Here is the explanation for the configuration parameters. An example file can be found in config/sample_compute.yaml.

Input files

  • ds_lenses: The pre-computed result for lenses in .npz format. The output of the runPrecompute.py process.
  • lens_catalog: Lens catalog in .npy format.
  • ds_randoms: [Optional] The pre-computed result for randoms.
  • rand_catalog: [Optional; but should come together with ds_randoms] Random catalogs in .npy format.
  • For the second set of pre-computed results, add a _2 suffix to the keyname.
    • Please make sure the two pre-computed results share the same radial bins and the same cosmology.
    • If lens_catalog_2 (rand_catalog_2) is not available, will use lens_catalog (rand_catalog).

Lens selection

  • mask_args and mask_args_2: [Optional] String that describes the criteria to select useful lenses. Example: logm_10/>/11:logm_10/</12. Default: None
  • external_mask: [Optional] Boolen mask array stored in .npy format. Default: None
  • These two selections can be applied at the same time.

Lens weight

  • lens_weight: [Optional] Column name of the lens weight in the lens catalog. Default: weight
  • lens_weight_2: [Optional] Column name of the second lens weight to compare with.
  • rand_zweight_nbins: [Optional] Number of redshift bins to be used to re-weight the redshift of random objects, so that the lenses and randoms can share the same redshift distribution. Default: 10
  • same_weight_random: [Optional] Whether the random catalog has the same weight information. When not available, only will use the default weight column in the random catalog. Default: True
    • For example, if your lens and random catalogs both have a weight for PSF: wpsf. Set same_weight_random: True will make sure both lenses and randoms are weighted by wpsf. In some cases, the randoms do not have the same weight information as in the lens catalog.

Others

  • output_prefix: [Optional] Name the output results.
  • njackknife_fields: [Optional] Number of the Jackknife regions to be assigned to lenses (and randoms). Default: 41
  • selection_bias: [Optional] Whether to include the R2 selection bias in the signal. Please see Mandelbaum et al. (2018) for more details. Normally speaking, the impact of this bias is tiny (<1% level). Default: False
  • boost_factor: [Optional] Whether to apply the boost factor correction. Default: False
  • n_jobs: [Optional] Number of processors to run on. Require the joblib library. Default: 1
    • This only speeds things up a little for forming the DeltaSigma signal in each of the Jackknife regions.

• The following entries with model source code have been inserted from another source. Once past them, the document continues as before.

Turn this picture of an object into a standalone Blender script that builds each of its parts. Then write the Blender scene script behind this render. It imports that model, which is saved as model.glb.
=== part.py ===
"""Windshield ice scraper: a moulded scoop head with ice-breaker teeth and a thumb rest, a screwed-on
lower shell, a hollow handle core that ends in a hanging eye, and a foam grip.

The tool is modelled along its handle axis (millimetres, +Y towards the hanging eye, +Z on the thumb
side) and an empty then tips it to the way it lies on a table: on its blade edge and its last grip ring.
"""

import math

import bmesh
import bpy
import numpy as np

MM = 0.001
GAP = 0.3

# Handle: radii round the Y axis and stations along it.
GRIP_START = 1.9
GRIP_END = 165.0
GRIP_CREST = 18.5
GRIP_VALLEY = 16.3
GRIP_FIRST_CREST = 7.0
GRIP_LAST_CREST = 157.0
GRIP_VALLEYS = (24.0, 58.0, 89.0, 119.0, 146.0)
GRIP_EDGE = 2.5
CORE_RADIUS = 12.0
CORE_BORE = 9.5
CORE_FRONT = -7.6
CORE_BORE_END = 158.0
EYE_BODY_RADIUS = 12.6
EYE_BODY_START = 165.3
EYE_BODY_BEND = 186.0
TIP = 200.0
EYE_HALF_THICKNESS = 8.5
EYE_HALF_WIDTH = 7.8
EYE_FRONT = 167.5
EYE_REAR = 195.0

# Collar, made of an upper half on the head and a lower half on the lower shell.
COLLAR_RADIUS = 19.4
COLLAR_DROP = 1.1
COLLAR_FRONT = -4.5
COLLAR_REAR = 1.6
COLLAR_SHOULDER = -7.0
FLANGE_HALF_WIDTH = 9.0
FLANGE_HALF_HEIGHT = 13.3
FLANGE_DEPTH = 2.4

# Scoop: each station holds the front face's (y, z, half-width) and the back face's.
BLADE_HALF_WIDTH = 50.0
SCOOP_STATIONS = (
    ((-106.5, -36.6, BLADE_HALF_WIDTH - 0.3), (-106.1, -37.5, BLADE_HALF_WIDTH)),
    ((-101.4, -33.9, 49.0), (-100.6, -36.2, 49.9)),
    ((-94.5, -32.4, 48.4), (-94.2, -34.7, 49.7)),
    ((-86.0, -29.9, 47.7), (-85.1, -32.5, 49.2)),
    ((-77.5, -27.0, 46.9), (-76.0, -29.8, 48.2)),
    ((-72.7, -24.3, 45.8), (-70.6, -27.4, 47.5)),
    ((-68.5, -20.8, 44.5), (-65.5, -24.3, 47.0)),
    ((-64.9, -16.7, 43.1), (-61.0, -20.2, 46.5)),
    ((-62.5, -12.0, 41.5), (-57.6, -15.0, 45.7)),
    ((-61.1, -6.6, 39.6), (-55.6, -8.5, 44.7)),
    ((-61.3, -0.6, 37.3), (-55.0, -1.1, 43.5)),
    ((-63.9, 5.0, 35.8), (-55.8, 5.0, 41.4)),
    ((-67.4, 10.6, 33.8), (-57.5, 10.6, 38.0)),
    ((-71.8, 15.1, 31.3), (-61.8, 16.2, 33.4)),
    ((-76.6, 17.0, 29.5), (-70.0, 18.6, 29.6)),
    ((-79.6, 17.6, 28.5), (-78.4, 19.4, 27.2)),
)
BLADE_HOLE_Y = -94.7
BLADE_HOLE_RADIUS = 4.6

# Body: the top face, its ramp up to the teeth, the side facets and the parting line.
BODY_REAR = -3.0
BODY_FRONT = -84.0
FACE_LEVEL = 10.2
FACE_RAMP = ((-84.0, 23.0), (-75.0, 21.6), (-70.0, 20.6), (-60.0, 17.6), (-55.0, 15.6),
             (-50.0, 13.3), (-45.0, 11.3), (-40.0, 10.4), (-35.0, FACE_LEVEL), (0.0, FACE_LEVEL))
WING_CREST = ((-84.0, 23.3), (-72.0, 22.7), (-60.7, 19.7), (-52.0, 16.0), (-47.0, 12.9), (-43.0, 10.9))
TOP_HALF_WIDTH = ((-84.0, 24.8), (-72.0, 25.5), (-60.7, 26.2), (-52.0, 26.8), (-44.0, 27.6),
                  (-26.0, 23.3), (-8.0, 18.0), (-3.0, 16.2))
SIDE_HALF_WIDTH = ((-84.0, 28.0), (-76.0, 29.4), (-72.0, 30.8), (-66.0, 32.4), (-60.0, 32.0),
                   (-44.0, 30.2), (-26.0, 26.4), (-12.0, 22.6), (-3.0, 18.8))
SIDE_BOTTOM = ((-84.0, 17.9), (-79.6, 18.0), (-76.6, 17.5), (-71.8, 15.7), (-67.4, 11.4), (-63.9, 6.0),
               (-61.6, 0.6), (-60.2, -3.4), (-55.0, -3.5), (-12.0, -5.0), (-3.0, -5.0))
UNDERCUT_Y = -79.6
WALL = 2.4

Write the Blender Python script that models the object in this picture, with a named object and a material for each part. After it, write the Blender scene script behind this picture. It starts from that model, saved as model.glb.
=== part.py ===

Ratio of two DeltaSigma profiles

  • When second weight column is present, or when the second set of pre-computed results are available, the script runComputeCov.py will try to estimate the average ratio in three different radius ranges defined by [r1, r2], [r2, r3], and [r1, r3]. The code fits the average ratio taking the covariance matrix into account. Default:
ratios:
    r1: 0.1
    r2: 1.0
    r3: 10.0

Bootstrap resampling.

  • covariance: Only useful for runComputeCov.py when computing the covariance matrix using bootstrap resampling method.
  • n_boots: Number of bootstrap samples to use. Default: 5000
  • Example:
covariance: 
    n_boots: 5000

Outputs

  • Assume output_prefix: massive

runComputeDS.py

  • A summary of the DeltaSigma profiles for the primary pre-computed result: massive_dsigma.npz or massive_dsigma_with_random.npz when a random catalog is available. The data available in this compressed file are:

    • dsigma_output: structured array as a summary of the DeltaSigma results. Will describe later.
    • cosmology: A dictionary of key cosmology parameters.
    • config: A dictionary for all the configuration parameters.
    • jackknife_samples: The DeltaSigma profiles in each Jackknife regions.
    • lens_weights and rand_weights: Final weights for lenses and randoms. (For debugging, will be removed later).
  • When comparing with a second lens weight, the results will be in massive_dsigma_wratio.npz:

    • rad: Array for radial bin centers, in the unit of Mpc.
    • cosmology: A dictionary of key cosmology parameters.
    • config: A dictionary for all the configuration parameters.
    • diff_avg: The average ratio between the two DeltaSigma profiles.
    • diff_var: The uncertainty of the ratio.
    • dsig_1 and dsig_2: The DeltaSigma profiles using lens_weight and lens_weight_2 in each of the Jackknife regions. The ratio is in the format of dsig_2 / dsig_1.
    • diff_arr: The ratios of two DeltaSigma profiles in each of the Jackknife region.
  • When comparing with the second set of pre-computed results, the summary file is massive_dsigma_ratio.npz:

    • The output format is the same with massive_dsigma_wratio.npz.

runComputeCov.py

  • The summary of the DeltaSigma profiles for the first set of pre-computed results: massive_ds_cov.npz. Available data are:

    • r_mpc: Radial bin centers in the unit of Mpc.
    • config: Configuration parameters in a dictionary.
    • delta_sigma: The stacked DeltaSigma profile for all lenses.
    • disgma_boot: The DeltaSigma profiles for each of the bootstrap samples.
    • cov_trunc: Covariance matrix for the DeltaSigma profile.
  • When comparing with another lens weight. The output is massive_ds_cov_wratio.npz:

    • r_mpc: Radial bin centers in the unit of Mpc.
    • config: Configuration parameters in a dictionary.
    • dsigma_1 and dsigma_2: The stacked DeltaSigma profile for all lenses using lens_weight and lens_weight_2.
    • ratio_boot: The ratio of DeltaSigma profiles using different weights for each of the bootstrap samples.
    • avg_ratio: The average ratio of two profiles.
    • err_ratio: The uncertainty of the ratio using the diagonal term of the covariance matrix.
    • cov_trunc: Covariance matrix for the ratio of the DeltaSigma profile.
  • When comparing with the second set of pre-computed results. The output is massive_ds_cov_ratio.npz:

    • The format is the same as in the massive_ds_cov_wratio.npz one.